## STATED TASK
Find each line holding "import" and copy it out.

______________________________

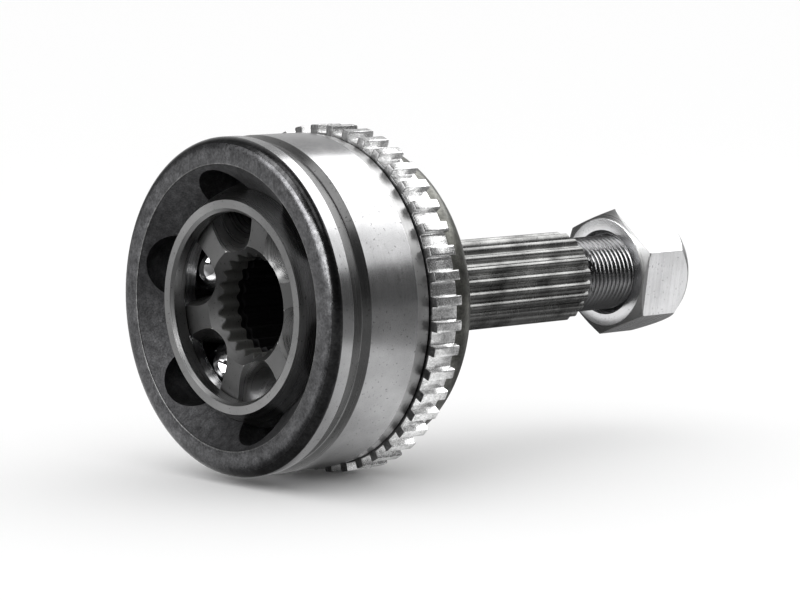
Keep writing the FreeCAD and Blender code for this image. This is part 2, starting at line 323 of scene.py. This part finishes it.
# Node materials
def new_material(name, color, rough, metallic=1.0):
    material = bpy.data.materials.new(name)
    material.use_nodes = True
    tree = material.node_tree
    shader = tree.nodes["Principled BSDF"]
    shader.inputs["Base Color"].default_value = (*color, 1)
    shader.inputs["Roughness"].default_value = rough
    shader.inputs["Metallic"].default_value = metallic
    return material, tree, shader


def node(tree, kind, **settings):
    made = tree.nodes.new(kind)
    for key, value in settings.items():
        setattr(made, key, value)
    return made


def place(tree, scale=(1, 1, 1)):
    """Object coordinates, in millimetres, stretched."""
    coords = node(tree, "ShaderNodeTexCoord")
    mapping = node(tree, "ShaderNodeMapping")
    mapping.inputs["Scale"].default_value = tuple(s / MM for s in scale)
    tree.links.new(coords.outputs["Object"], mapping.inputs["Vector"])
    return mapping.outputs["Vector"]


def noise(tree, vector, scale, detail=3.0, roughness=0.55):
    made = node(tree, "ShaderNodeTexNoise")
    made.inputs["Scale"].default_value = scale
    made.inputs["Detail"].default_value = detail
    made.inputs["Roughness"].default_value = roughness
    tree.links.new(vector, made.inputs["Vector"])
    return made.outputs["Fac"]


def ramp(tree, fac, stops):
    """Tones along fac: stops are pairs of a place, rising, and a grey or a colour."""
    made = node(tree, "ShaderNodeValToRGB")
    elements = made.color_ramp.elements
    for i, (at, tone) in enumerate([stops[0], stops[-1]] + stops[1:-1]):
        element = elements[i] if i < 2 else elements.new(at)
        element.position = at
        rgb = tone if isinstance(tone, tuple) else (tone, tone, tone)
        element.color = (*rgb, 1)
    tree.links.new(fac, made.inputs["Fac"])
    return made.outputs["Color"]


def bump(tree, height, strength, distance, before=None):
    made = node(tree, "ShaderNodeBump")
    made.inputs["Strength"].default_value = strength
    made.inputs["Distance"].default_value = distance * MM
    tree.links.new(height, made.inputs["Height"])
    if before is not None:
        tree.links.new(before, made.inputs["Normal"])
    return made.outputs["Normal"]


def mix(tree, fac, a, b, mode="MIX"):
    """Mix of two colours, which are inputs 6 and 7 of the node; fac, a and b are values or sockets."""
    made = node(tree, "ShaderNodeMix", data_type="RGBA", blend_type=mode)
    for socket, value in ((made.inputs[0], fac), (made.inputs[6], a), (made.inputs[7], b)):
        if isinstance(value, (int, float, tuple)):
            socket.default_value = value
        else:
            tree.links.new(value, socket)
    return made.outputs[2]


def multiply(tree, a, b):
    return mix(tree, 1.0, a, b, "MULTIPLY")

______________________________

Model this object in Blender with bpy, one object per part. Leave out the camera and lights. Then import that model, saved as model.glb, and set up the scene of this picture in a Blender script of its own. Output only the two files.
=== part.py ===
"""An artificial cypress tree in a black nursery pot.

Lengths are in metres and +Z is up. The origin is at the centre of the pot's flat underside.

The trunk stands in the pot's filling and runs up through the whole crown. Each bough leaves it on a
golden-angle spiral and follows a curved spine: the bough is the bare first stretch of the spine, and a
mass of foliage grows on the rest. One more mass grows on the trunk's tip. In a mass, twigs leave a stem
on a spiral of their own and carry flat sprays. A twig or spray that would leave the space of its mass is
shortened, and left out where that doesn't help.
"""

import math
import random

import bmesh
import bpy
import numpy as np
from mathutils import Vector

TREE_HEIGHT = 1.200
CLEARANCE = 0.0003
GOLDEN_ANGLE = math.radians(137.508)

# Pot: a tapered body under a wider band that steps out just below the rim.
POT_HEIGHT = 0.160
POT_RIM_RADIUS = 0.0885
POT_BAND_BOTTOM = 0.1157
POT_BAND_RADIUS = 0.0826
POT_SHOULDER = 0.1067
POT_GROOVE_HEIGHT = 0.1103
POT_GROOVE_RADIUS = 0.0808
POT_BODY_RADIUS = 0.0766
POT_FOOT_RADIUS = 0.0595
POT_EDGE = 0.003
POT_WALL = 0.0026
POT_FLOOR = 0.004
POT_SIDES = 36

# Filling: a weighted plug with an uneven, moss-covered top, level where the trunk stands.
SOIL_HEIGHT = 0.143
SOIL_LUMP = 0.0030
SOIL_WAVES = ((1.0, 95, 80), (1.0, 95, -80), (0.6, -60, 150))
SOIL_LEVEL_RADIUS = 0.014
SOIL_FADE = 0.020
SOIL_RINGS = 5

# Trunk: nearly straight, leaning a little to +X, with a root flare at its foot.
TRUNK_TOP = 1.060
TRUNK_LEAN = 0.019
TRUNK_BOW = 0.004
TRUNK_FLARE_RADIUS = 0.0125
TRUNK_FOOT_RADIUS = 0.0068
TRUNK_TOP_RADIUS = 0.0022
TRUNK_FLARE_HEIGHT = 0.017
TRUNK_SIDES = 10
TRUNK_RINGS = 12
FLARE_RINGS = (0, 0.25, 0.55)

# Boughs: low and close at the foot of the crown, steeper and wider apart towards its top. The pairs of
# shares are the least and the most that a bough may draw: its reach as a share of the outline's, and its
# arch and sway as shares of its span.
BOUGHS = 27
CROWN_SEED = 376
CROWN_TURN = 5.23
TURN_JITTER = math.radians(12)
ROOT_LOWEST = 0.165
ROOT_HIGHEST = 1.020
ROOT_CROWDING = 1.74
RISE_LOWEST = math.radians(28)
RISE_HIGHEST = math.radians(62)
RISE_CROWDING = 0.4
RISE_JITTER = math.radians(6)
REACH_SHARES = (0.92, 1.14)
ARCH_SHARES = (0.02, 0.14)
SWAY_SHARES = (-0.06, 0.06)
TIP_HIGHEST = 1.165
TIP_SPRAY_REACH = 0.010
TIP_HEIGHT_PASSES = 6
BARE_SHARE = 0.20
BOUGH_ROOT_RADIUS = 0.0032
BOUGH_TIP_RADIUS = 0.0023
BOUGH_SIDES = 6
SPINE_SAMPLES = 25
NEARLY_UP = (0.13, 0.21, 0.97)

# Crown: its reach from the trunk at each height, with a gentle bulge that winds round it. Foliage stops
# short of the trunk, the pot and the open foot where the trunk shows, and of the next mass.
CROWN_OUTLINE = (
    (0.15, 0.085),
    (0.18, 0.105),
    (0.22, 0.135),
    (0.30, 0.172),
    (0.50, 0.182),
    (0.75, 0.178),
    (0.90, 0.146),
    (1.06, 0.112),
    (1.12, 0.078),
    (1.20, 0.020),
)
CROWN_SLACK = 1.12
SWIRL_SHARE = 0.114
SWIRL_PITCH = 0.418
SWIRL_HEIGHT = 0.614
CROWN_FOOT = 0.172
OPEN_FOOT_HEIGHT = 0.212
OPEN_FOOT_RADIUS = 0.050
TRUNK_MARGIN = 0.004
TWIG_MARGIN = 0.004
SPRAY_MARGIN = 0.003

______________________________

## FINAL RESULT
Model this object in Blender with bpy, one object per part. Leave out the camera and lights. Then import that model, saved as model.glb, and set up the scene of this picture in a Blender script of its own. Output only the two files.
import math
import random
import bmesh
import bpy
import numpy as np
from mathutils import Vector